Stereo Vision Probe: A New PAT Instrument for Real-time Characterisation of Particulate Systems

Research on particle shape is extremely important to many industrial applications such as pharmaceuticals, biopharmaceuticals, human health products and speciality chemicals. For example, for pharmaceuticals, the morphology can affect important properties such as dry powder density, cohesion, and flowability, that can have major impact on a company's ability to formulate drug particles into finished products. Moreover, crystal morphology can affect drug dissolution, potentially affecting formulated product bioavailability and, in extreme, resulting in a companies loss of the license to making the drug product. However, despite the availability of various Process Analytical Technology (PAT) instruments for measuring other properties of particulate systems, there have been no effective on-line instruments capable of providing real-time information on particle shape during the processing of particles in unit operations such as crystallisation, precipitation, granulation and milling.
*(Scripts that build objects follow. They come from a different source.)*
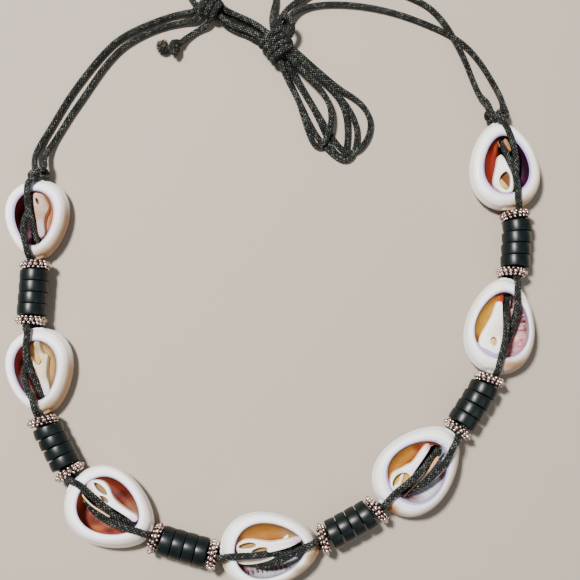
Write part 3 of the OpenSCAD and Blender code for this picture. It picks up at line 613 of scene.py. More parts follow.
# ------------------------------------------------------------------ shells
# narrow end right, down, wide end right, down, width, height, rim's shift along and
# across, opening's share of width and length
SHELLS = [
    (38.5, 260, 39, 180, 17.7, 7, 0.3, -0.4, 0.62, 0.67),
    (45.5, 414.5, 38.5, 328.5, 18, 7.2, -0.1, -0.7, 0.65, 0.68),
    (151.5, 534, 71, 485.5, 20.7, 8, -0.3, 1.1, 0.70, 0.68),
    (318.5, 546, 220, 552.5, 20, 7.8, 0.3, 0.4, 0.71, 0.70),
    (452.3, 432, 383.5, 505.6, 20.4, 7.8, -0.3, 0.1, 0.73, 0.64),
    (506, 279, 493, 374.5, 19.5, 7.6, 0, 0.2, 0.76, 0.67),
    (497.5, 123, 508.5, 211, 19.9, 7.4, -0.4, 0.1, 0.64, 0.64)]
EGG, SLIT_W, NOTCH_W, NOTCH_H, DROP = 0.2, 2.4, 3.8, 4.75, 0.3
FULLNESS = max(math.sin(math.radians(q)) * (1 - EGG * math.cos(math.radians(q))) for q in range(60, 121, 2))


class Shell:
    def __init__(self, i):
        s = SHELLS[i]
        self.i = i
        self.narrow, self.wide = lay(s[0], s[1], 3), lay(s[2], s[3], 3)
        self.mid = flat((self.narrow + self.wide) / 2)
        d = self.narrow - self.wide
        self.long = float(np.linalg.norm(d))
        self.x = flat(d) / self.long
        self.y = -right_of(self.x)
        self.width, self.high = s[4], s[5]
        self.off = (s[6], s[7])
        self.open_w, self.open_l = s[8], s[9]

    def out(self, u, v, z):
        """Row-frame place of the shell's own u, v, z."""
        return self.mid + self.x * u + self.y * v + np.array([0, 0, z])

    def own(self, p):
        q = np.asarray(p, float) - self.mid
        return float(q @ self.x), float(q @ self.y), float(q[2])


shells = [Shell(i) for i in range(7)]

# How wide the lavender lines of each shell's rim are
WIDE = [1.6, 1.5, 0.8, 0.85, 1.7, 1.3, 1.45]
CREAM, WHITE = (0.90, 0.86, 0.80), (0.93, 0.925, 0.92)
LILAC = (0.36, 0.28, 0.52)
# Colours of each shell: hollow to the left of its long axis and to the right of it,
# their deep parts, the left hollow near the narrow end, the inner walls' cut, the
# chambers, the flank turned away from the light and how strong that is; then how
# strong the rim's line and the teeth of the two sides are. The flank colour is the
# shell's own tan together with painted shade on the side turned away from the light.
HUES = [
    dict(left=(0.80, 0.40, 0.18), right=(0.20, 0.02, 0.03), floor_l=(0.72, 0.30, 0.14), floor_r=(0.03, 0.008, 0.012), tip=(0.45, 0.30, 0.34),
         cut=(0.42, 0.31, 0.25), room=(0.26, 0.11, 0.04), flank_tan_and_shade=(0.34, 0.16, 0.045), away=1.0, line=0.9, teeth=(0.1, 0.1)),
    dict(left=(0.90, 0.64, 0.30), right=(0.62, 0.09, 0.09), floor_l=(0.84, 0.56, 0.26), floor_r=(0.30, 0.05, 0.06), tip=(0.78, 0.48, 0.38),
         cut=(0.62, 0.54, 0.42), room=(0.60, 0.38, 0.14), flank_tan_and_shade=(0.42, 0.23, 0.085), away=1.0, line=0.9, teeth=(0.1, 0.1)),
    dict(left=(0.48, 0.11, 0.04), right=(0.33, 0.06, 0.024), floor_l=(0.36, 0.07, 0.022), floor_r=(0.22, 0.04, 0.02), tip=(0.80, 0.50, 0.40),
         cut=(0.93, 0.90, 0.90), room=(0.20, 0.10, 0.03), flank_tan_and_shade=(0.62, 0.50, 0.38), away=0.6, line=0.9, teeth=(0.1, 0.2)),
    dict(left=(0.82, 0.44, 0.12), right=(0.34, 0.35, 0.39), floor_l=(0.74, 0.34, 0.09), floor_r=(0.40, 0.41, 0.45), tip=(0.76, 0.60, 0.44),
         cut=(0.92, 0.87, 0.82), room=(0.26, 0.15, 0.035), flank_tan_and_shade=(0.30, 0.14, 0.04), away=1.0, line=0.9, teeth=(0.1, 1.0)),
    dict(left=(0.88, 0.48, 0.10), right=(0.50, 0.50, 0.61), floor_l=(0.84, 0.42, 0.08), floor_r=(0.56, 0.57, 0.66), tip=(0.76, 0.28, 0.14),
         cut=(0.90, 0.88, 0.86), room=(0.40, 0.25, 0.05), flank_tan_and_shade=(0.24, 0.12, 0.04), away=1.0, line=1.0, teeth=(0.05, 1.0)),
    dict(left=(0.92, 0.60, 0.12), right=(0.46, 0.28, 0.31), floor_l=(0.90, 0.54, 0.09), floor_r=(0.54, 0.31, 0.32), tip=(0.90, 0.50, 0.10),
         cut=(0.93, 0.91, 0.87), room=(0.50, 0.31, 0.07), flank_tan_and_shade=(0.30, 0.13, 0.04), away=1.0, line=1.0, teeth=(0.05, 1.0)),
    dict(left=(0.46, 0.065, 0.016), right=(0.03, 0.005, 0.022), floor_l=(0.40, 0.05, 0.01), floor_r=(0.01, 0.002, 0.008), tip=(0.40, 0.05, 0.012),
         cut=(0.93, 0.91, 0.89), room=(0.12, 0.032, 0.004), flank_tan_and_shade=(0.38, 0.20, 0.07), away=1.0, line=1.2, teeth=(0.05, 0.5)),
]


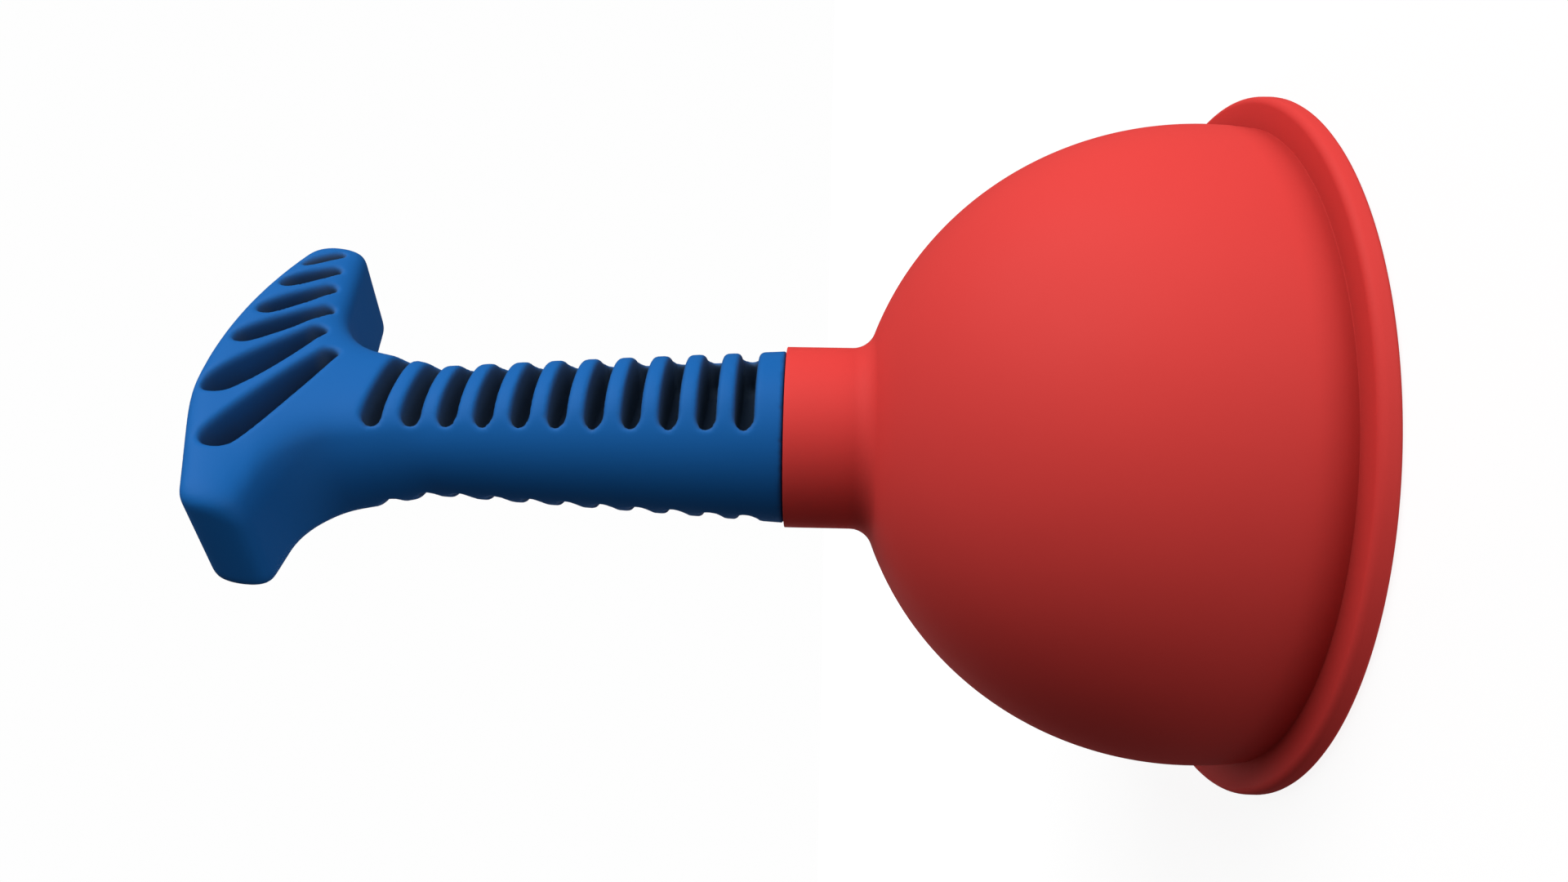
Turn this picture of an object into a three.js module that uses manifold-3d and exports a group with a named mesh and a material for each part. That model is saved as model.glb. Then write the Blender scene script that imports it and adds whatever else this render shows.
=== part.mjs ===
// A small one-hand force cup: a rubber bell on a moulded plastic handle with a palm head,
// clamped by a screw and washer.
// Millimetres, +Z up. The origin is the centre of the bell's open face, which rests on the floor.
// -Y is the handle's front. The palm head runs along X.
import * as THREE from "three";
import { mergeVertices } from "three/addons/utils/BufferGeometryUtils.js";
import Module from "manifold-3d";

const wasm = await Module();
wasm.setup();

// ---------------------------------------------------------------- driving dimensions

const GAP = 0.3; // clearance kept between touching pieces

// Rubber bell: a hollow ball cut open at the bottom, with a flat lip and a round neck.
const LIP_RADIUS = 62.5;
const LIP_THICKNESS = 3.2;
const LIP_BACK_EDGE = 1.7; // rounding of the lip's upper outer edge
const LIP_FRONT_EDGE = 0.8; // rounding of the lip's lower edges
const BALL_RADIUS = 58;
const BALL_CENTRE_Z = 11.7;
const WALL = 4;
const NECK_RADIUS = 17.2;
const NECK_TOP = 82.6;
const NECK_FILLET = 4.4;
const NECK_EDGE = 0.4;
const SOCKET_RADIUS = 9.8; // blind socket in the neck, for the handle's spigot
const SOCKET_FLOOR = 64;
const PAD_RADIUS = 18; // flat boss inside the crown, for the washer
const PAD_FACE = 59.5;
const PAD_EDGE = 1.5;
const SCREW_HOLE = 2.6;
const BELL_SIDES = 48;

// Handle: spigot, round collar and a tapering grip that widens and flattens into the palm head.
const COLLAR_RADIUS = 16.35;
const WAIST_RADIUS = 12.8;
const WAIST_Z = 148;
const THROAT_RADIUS = 15.2;
const THROAT_Z = 163;
const GRIP_TOP = 176; // inside the head
const ARM_FILLET = 9; // widening of the grip's sides under each arm
const SPIGOT_RADIUS = SOCKET_RADIUS - GAP;
const SPIGOT_CHAMFER = 1;
const PILOT_RADIUS = 2.5;
const PILOT_DEPTH = 22;
const GRIP_SIDES = 28;
const GRIP_RINGS = 10;

// Palm head: a crest on one wide arc, two arms that rise from the grip, and flat faces front and back.
const CREST_X = 17.5;
const CREST_Z = 193.2;
const CREST_RADIUS = 113.7;
const LONG_ARM = 49.7; // towards +X
const SHORT_ARM = 36.2; // towards -X
const UNDERSIDE_Z = 168.6;
const LONG_ARM_RISE = 0.2;
const SHORT_ARM_RISE = 0.06;
const FRONT_FACE = 11.9;
const BACK_FACE = 12.3;
const FACE_LEAN = 0.155; // both faces lean forward above the throat
const FACE_LEAN_Z = 159.4;
const FACE_FADE = 0.1; // below the head the flat faces run out into the round grip
const FACE_FADE_Z = 150;
const SECTION_SQUARENESS = 4;
const ARM_BLUNTNESS = 5;
const HEAD_RINGS = 28;
const HEAD_SIDES = 24;

// Grip pockets: a ladder of slots into both broad faces, with a web left between them.
const SLOT_COUNT = 11;
const SLOT_WIDTH = 3.4;
const SLOT_PITCH = 6.81;
const FIRST_SLOT_Z = 89.6;
const SLOT_SPREAD = 50.5; // half the angle that a slot spans round the grip, in degrees
const SLOT_TURN = 5.5; // the slots' direction against the head's front, in degrees
const WEB_HALF = 3;

// Fan of tapered pockets in each face of the head, from the long arm's tip to the short arm:
// the middles of each pocket's outer and inner ends in X and Z.
const FAN_POCKETS = [
  { outer: [38.8, 186.8], inner: [43.6, 182.4], outerRadius: 0.9 },
  { outer: [30.8, 187.3], inner: [37, 181.3], outerRadius: 1.8 },
  { outer: [20.5, 187.5], inner: [29.8, 179.6], outerRadius: 2.1 },
  { outer: [10.3, 187.5], inner: [22.2, 177.4], outerRadius: 2.6 },
  { outer: [-4.3, 185.8], inner: [14, 175.7], outerRadius: 3.6 },
  { outer: [-18.6, 179.8], inner: [6.4, 170.6], outerRadius: 3.7 },
];
const FAN_INNER_RADIUS = 1.6;
const FAN_WEB_HALF = 2.6;
const CUTTER_DEPTH = 40; // well past either face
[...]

In the past few years, on-line high speed imaging has shown to be a very promising PAT instrument for real-time measurement of particle shape on-line which has resulted in the development of some new instrumentation products just released to the market such as the PVM (Process Vision system) of Lasentec (uk.mt.com), the PIA (Process Image Analyser) of MessTechnik Schwartz GmbH (www.mts-duesseldorf.de), the ISPV (In-Situ Particle Viewer) of Perdix (www.perdix.nl) in Netherlands, and the On-line Microscopy systems of GlaxoSmithKline, some of which incorporate a probe design which allows easy access to a processing reactor vessel. However, all these techniques are essentially limited in that they can only provide 2D information of the particle shape. Hence, this proposed research aims to develop a new instrument Stereo Vision Probe which can directly image the full 3D shape of particles within a practical processing reactor. This basic mode of operation is based on the mathematical principle that if the 2D images of an object are obtained from two different angles, the full 3D particle shape can be recovered. The potential impact on research capability and industrial applications is predicted to be major but the proposed research will focus on the development of the Stereo Vision Probe and the 3D construction method from the two 2D images obtained from two different angles. The testing of the system will be mainly via the use of a variable temperature crystallisation cell.